• [REQUIREMENTS]
Copy out all lines in the data below containing the string "from".

▶

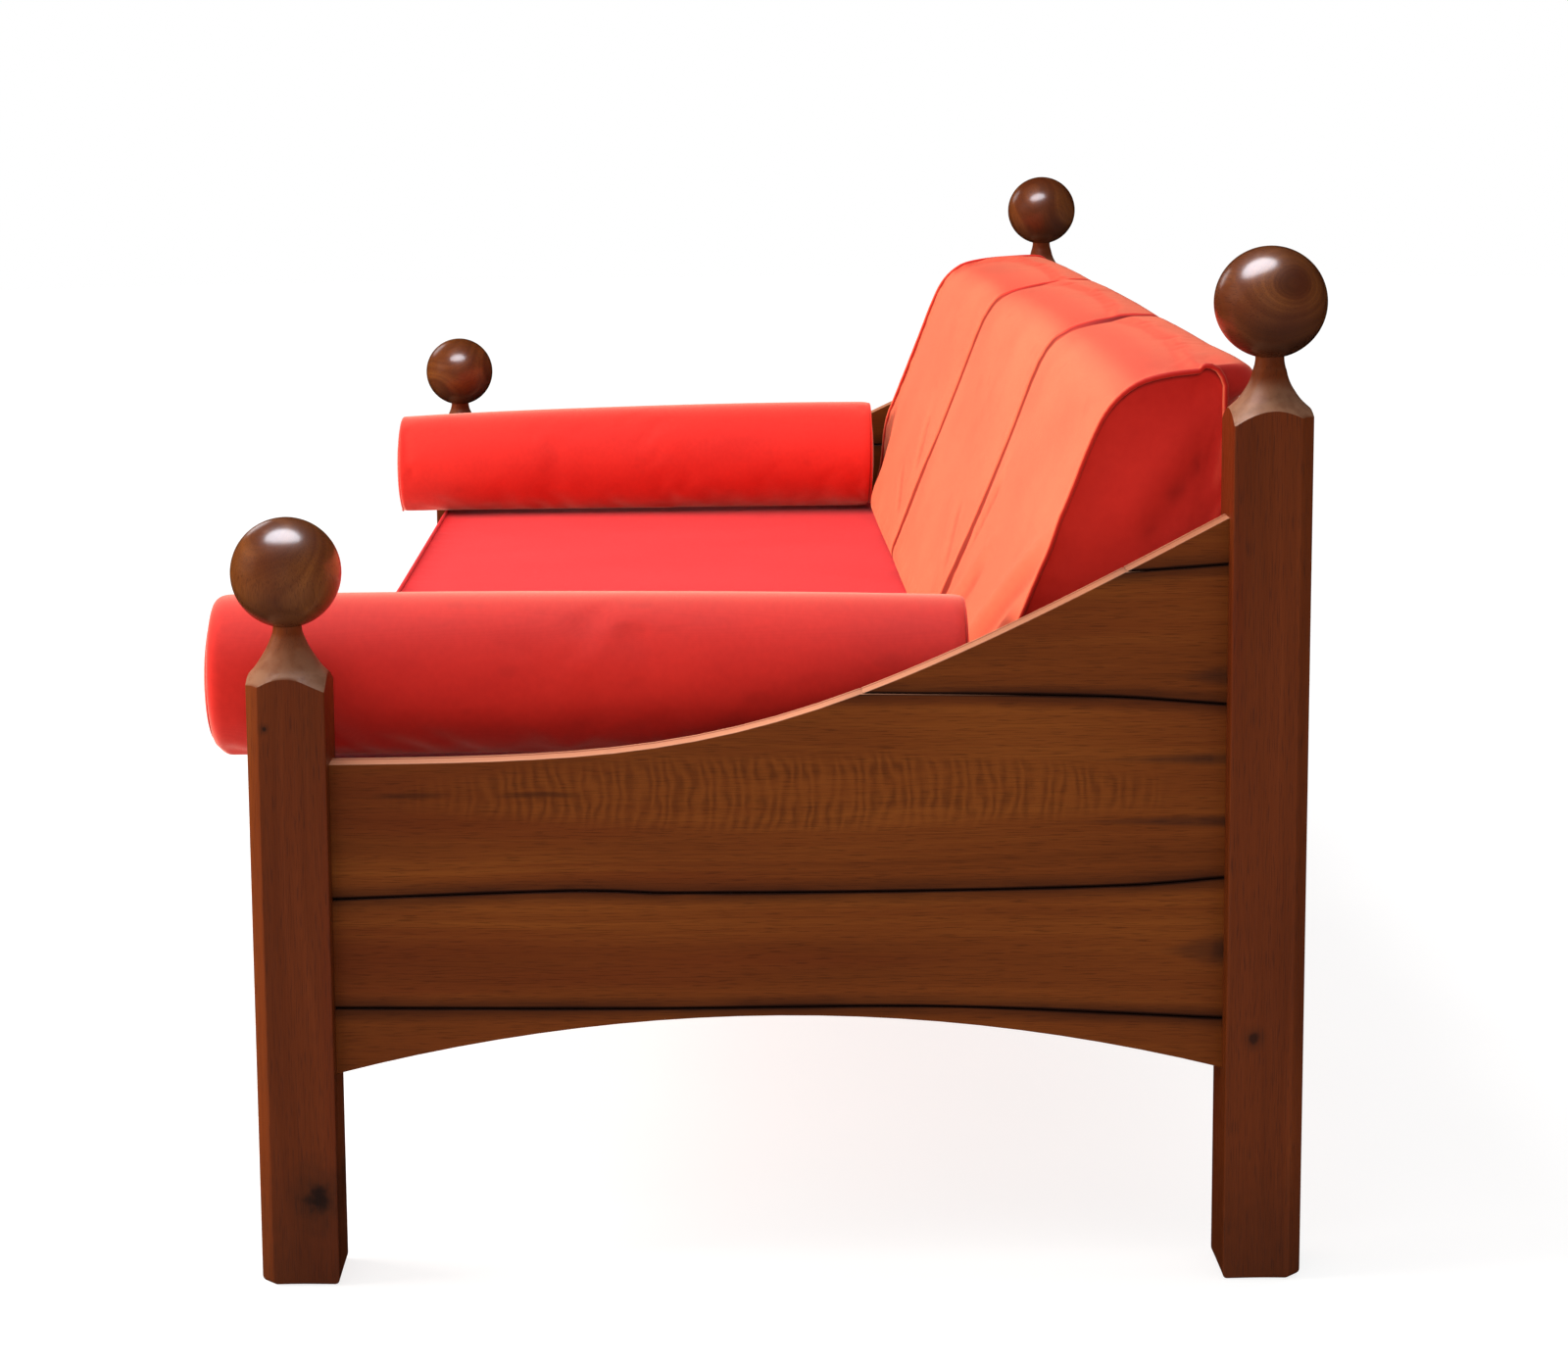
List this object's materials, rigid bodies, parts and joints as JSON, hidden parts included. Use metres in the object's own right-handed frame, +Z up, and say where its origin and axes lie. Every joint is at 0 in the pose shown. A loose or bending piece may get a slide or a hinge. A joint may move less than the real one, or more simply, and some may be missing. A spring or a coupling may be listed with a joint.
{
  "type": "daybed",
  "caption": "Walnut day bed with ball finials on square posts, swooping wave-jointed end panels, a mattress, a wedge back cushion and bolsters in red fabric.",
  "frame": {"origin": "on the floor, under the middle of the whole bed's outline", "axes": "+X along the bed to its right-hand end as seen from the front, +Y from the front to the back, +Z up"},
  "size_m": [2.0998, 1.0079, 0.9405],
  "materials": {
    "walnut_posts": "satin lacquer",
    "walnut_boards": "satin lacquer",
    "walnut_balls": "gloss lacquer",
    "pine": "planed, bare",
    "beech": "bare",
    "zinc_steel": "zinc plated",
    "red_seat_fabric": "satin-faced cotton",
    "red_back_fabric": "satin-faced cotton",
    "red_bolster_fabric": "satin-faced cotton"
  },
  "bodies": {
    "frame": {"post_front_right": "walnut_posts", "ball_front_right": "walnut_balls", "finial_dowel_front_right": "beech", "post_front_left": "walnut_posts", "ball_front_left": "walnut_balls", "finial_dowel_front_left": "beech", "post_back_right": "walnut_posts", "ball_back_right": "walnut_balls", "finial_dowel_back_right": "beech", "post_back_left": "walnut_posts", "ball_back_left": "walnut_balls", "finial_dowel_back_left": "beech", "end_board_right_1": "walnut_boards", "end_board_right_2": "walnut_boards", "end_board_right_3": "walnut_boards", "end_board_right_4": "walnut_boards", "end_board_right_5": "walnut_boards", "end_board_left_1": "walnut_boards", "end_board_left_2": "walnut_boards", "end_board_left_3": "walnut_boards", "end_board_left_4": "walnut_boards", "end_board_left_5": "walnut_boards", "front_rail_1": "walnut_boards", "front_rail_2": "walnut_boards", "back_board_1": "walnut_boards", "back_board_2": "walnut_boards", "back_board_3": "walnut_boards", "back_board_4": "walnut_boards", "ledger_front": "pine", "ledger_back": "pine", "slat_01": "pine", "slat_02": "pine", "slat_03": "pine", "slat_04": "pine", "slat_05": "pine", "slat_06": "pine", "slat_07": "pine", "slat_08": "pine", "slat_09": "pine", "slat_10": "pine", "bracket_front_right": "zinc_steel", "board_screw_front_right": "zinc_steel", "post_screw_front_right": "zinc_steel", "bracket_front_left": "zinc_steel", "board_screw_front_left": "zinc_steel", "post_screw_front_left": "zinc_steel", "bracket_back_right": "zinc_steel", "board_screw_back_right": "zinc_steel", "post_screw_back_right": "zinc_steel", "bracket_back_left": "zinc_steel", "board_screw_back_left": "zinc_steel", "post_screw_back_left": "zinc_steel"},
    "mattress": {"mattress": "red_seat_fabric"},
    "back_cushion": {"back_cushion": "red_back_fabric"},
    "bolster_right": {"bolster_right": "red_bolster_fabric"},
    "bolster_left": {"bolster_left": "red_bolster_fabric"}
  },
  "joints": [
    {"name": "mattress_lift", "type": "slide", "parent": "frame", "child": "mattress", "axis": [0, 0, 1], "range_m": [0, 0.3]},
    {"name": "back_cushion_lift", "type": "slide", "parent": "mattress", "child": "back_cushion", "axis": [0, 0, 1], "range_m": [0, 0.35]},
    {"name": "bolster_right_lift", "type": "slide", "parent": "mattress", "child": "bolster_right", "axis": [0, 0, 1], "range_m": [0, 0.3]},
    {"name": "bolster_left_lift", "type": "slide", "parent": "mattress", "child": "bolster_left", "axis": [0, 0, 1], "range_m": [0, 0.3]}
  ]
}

◀
▶

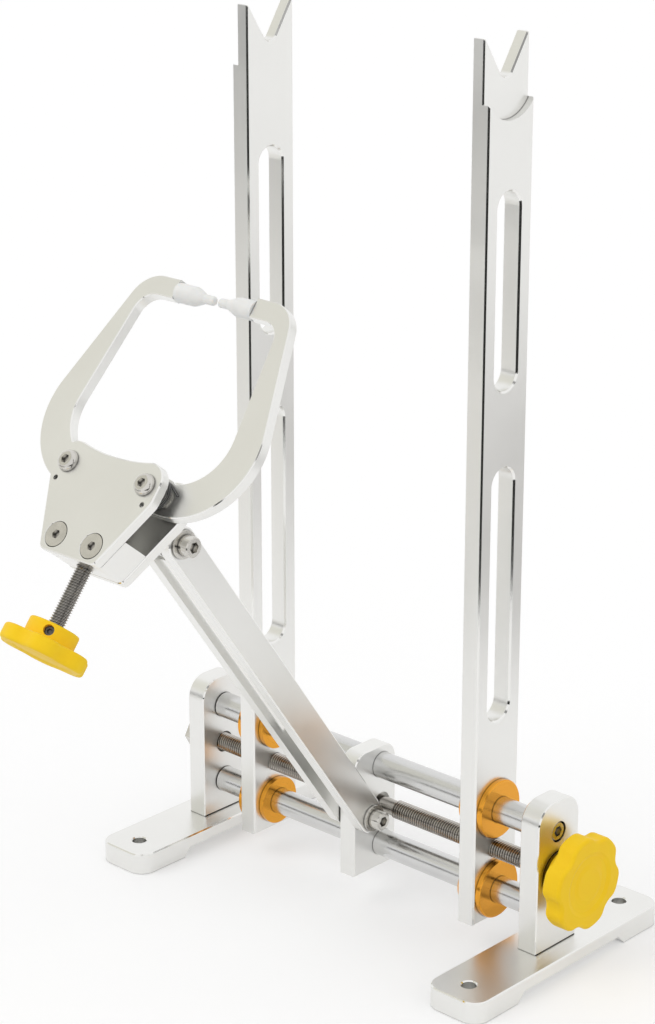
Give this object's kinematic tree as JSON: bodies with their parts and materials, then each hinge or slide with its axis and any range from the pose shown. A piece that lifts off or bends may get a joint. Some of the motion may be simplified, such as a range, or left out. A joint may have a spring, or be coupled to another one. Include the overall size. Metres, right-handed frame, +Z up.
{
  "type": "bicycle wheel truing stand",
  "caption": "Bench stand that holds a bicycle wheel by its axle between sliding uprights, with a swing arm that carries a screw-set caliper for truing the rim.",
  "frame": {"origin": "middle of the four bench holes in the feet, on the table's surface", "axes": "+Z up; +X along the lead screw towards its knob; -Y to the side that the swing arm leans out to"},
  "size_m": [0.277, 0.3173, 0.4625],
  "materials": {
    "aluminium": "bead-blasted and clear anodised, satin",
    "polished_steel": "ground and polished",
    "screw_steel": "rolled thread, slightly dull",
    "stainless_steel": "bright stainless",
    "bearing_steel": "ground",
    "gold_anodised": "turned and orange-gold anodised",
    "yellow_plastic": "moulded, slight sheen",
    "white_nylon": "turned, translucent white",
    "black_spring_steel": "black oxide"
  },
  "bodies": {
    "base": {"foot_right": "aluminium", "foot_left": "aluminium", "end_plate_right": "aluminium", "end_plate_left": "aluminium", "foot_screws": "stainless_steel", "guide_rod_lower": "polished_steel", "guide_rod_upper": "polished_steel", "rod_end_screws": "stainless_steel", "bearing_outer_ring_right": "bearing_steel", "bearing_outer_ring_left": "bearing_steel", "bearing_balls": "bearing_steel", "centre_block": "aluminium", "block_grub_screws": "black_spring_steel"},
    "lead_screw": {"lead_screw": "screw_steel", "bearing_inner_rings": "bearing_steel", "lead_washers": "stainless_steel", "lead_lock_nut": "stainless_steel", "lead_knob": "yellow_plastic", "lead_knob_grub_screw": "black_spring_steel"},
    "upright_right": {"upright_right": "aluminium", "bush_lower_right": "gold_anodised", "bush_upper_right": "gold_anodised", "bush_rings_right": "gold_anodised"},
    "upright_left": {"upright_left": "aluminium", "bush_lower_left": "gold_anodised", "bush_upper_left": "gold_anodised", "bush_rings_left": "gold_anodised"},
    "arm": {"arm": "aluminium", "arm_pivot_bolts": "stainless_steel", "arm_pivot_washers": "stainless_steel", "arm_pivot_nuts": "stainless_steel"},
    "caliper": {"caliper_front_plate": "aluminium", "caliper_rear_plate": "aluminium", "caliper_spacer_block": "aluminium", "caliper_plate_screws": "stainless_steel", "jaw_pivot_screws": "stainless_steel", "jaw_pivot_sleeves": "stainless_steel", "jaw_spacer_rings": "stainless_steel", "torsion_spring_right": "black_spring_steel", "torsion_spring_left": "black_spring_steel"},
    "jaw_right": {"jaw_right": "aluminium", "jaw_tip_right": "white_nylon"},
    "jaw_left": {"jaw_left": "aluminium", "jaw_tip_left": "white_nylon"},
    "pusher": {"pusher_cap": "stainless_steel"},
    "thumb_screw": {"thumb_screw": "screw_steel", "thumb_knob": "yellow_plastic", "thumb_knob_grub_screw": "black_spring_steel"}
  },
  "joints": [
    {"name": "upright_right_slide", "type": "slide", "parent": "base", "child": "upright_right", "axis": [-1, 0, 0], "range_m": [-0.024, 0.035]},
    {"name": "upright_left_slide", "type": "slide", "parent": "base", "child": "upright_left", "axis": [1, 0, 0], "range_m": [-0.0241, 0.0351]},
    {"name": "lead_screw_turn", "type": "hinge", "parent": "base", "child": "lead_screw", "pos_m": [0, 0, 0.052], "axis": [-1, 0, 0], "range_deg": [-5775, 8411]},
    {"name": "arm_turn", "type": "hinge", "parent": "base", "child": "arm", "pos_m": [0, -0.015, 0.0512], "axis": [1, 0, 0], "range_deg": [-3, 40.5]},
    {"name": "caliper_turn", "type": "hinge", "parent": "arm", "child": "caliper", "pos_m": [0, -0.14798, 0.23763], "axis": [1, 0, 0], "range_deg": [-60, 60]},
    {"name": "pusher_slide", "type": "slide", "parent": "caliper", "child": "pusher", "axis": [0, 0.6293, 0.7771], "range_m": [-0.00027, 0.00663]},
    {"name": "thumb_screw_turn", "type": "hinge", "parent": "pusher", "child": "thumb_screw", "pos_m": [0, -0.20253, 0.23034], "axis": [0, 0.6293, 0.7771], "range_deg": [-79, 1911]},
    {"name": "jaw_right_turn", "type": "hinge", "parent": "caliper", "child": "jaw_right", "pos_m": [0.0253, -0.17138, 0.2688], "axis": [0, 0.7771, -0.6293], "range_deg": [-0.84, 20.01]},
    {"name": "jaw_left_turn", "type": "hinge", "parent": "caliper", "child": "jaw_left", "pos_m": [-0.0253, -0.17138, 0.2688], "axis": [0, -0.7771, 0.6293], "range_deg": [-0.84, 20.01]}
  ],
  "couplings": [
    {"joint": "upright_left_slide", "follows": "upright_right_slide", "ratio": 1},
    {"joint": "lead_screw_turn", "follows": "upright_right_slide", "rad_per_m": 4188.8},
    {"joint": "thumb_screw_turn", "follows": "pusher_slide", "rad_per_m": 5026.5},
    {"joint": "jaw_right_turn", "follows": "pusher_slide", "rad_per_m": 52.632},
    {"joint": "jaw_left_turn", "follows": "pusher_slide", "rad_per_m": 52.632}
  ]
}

◀
▶

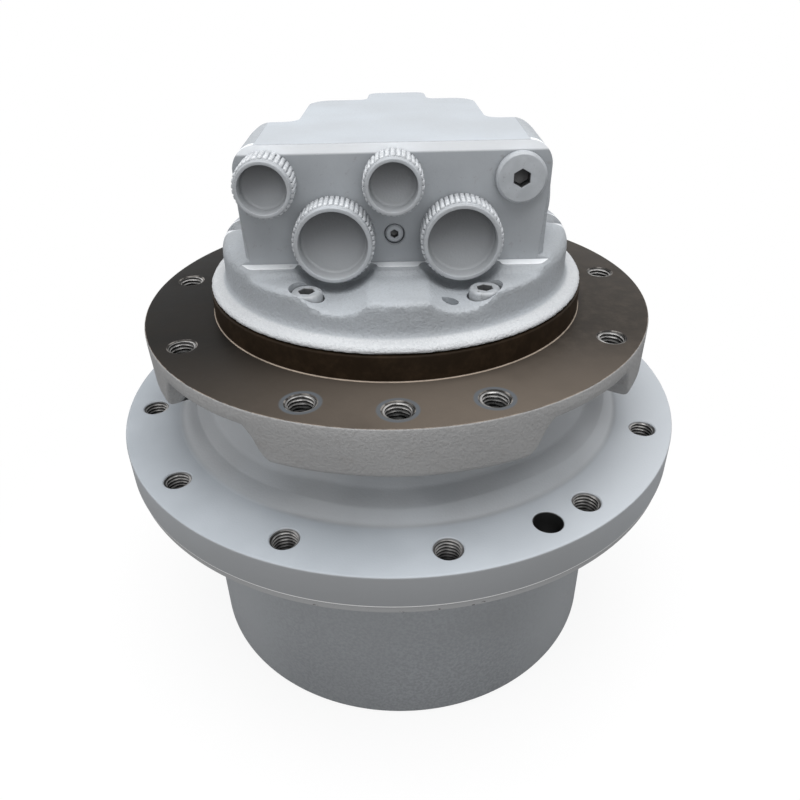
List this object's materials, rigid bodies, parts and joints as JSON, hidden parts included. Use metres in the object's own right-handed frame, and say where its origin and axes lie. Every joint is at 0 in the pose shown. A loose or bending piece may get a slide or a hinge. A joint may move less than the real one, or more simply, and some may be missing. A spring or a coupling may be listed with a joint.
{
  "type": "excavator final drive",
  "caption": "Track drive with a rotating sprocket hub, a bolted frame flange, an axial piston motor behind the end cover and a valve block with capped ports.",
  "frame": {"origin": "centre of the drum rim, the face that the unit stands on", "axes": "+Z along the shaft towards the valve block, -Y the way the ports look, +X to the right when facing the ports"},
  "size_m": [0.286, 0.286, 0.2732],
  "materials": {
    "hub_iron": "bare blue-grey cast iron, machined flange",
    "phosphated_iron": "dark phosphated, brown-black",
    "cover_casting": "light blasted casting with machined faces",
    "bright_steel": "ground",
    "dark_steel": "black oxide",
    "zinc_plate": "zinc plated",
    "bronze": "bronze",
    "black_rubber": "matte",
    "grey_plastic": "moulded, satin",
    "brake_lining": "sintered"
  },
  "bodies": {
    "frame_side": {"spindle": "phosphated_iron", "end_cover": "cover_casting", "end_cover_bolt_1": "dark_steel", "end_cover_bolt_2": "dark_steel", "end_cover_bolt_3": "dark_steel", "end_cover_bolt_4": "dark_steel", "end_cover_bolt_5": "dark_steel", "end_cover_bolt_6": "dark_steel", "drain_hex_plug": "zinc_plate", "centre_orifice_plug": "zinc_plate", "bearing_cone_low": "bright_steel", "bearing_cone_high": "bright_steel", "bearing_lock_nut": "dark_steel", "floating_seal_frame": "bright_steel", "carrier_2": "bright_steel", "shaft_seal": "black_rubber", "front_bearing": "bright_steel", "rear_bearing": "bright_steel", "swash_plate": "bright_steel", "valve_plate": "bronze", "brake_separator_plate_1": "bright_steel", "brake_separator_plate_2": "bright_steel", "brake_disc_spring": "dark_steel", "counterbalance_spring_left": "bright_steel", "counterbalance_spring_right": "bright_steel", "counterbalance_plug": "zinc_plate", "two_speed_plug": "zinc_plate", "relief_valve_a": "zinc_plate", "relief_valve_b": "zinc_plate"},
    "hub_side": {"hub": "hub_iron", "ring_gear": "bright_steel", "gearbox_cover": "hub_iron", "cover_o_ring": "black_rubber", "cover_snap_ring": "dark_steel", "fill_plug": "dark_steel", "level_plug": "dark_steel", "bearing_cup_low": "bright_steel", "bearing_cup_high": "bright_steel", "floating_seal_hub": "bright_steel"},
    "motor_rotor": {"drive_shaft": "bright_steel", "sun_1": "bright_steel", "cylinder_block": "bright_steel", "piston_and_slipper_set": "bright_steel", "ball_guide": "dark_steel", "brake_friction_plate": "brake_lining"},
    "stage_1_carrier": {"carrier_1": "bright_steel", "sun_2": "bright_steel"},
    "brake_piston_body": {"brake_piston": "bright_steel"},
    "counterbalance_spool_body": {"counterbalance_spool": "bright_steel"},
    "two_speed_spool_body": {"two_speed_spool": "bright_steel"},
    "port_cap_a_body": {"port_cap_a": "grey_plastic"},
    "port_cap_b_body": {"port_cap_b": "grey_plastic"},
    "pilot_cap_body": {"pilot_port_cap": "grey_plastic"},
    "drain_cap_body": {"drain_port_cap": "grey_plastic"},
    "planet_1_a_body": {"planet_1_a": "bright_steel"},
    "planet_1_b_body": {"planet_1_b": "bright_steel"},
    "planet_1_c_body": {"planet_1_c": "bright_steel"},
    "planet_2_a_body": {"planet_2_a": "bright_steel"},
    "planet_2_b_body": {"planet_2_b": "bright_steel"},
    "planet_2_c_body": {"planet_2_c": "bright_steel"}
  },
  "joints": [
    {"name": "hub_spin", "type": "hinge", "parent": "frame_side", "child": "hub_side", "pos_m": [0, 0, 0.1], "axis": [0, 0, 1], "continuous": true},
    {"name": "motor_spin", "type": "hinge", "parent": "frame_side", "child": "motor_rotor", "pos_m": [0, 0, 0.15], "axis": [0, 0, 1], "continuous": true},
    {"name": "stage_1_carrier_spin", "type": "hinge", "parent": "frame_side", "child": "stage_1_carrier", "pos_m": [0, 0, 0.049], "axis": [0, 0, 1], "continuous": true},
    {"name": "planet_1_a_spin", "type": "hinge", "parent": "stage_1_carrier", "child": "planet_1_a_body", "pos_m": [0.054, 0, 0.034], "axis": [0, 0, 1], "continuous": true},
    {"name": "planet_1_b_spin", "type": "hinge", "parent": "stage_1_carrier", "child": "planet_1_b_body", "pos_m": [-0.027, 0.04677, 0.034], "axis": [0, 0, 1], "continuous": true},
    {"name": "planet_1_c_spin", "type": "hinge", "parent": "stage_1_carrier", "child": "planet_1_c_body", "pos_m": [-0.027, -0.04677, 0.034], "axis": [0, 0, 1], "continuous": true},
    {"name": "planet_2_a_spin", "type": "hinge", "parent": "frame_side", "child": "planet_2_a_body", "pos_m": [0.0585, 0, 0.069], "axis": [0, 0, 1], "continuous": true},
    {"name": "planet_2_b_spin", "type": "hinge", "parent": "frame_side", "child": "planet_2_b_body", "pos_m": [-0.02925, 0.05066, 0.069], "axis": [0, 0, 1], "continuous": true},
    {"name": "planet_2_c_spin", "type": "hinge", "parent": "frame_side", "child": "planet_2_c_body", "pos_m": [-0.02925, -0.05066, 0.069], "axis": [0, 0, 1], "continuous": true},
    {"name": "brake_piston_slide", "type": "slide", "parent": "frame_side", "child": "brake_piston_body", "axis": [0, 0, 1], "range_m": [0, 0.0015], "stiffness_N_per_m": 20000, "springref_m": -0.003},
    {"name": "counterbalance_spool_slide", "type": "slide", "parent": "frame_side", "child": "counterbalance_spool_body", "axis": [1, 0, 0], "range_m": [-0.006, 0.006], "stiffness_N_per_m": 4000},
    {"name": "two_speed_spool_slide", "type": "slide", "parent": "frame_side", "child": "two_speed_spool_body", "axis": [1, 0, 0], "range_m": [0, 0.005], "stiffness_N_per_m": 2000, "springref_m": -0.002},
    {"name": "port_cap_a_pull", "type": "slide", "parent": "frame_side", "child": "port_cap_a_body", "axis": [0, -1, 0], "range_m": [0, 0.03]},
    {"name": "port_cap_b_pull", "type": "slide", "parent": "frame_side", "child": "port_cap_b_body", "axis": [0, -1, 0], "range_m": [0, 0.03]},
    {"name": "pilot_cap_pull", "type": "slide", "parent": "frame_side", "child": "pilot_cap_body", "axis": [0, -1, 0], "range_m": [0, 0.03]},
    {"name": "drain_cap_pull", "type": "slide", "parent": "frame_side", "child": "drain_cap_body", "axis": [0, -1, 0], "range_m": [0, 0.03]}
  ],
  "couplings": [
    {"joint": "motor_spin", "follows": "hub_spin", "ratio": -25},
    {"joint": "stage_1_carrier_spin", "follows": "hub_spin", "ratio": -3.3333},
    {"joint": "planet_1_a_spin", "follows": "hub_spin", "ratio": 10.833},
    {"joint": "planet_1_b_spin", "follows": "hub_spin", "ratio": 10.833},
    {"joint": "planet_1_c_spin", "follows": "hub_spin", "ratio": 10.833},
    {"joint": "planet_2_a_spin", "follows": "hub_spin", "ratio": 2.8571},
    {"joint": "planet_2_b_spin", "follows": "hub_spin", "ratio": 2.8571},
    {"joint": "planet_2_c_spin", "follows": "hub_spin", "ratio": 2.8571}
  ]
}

◀

• [FULL ANSWER]
  "frame": {"origin": "on the floor, under the middle of the whole bed's outline", "axes": "+X along the bed to its right-hand end as seen from the front, +Y from the front to the back, +Z up"},
Give this object's kinematic tree as JSON: bodies with their parts and materials, then each hinge or slide with its axis and any range from the pose shown. A piece that lifts off or bends may get a joint. Some of the motion may be simplified, such as a range, or left out. A joint may have a spring, or be coupled to another one. Include the overall size. Metres, right-handed frame, +Z up.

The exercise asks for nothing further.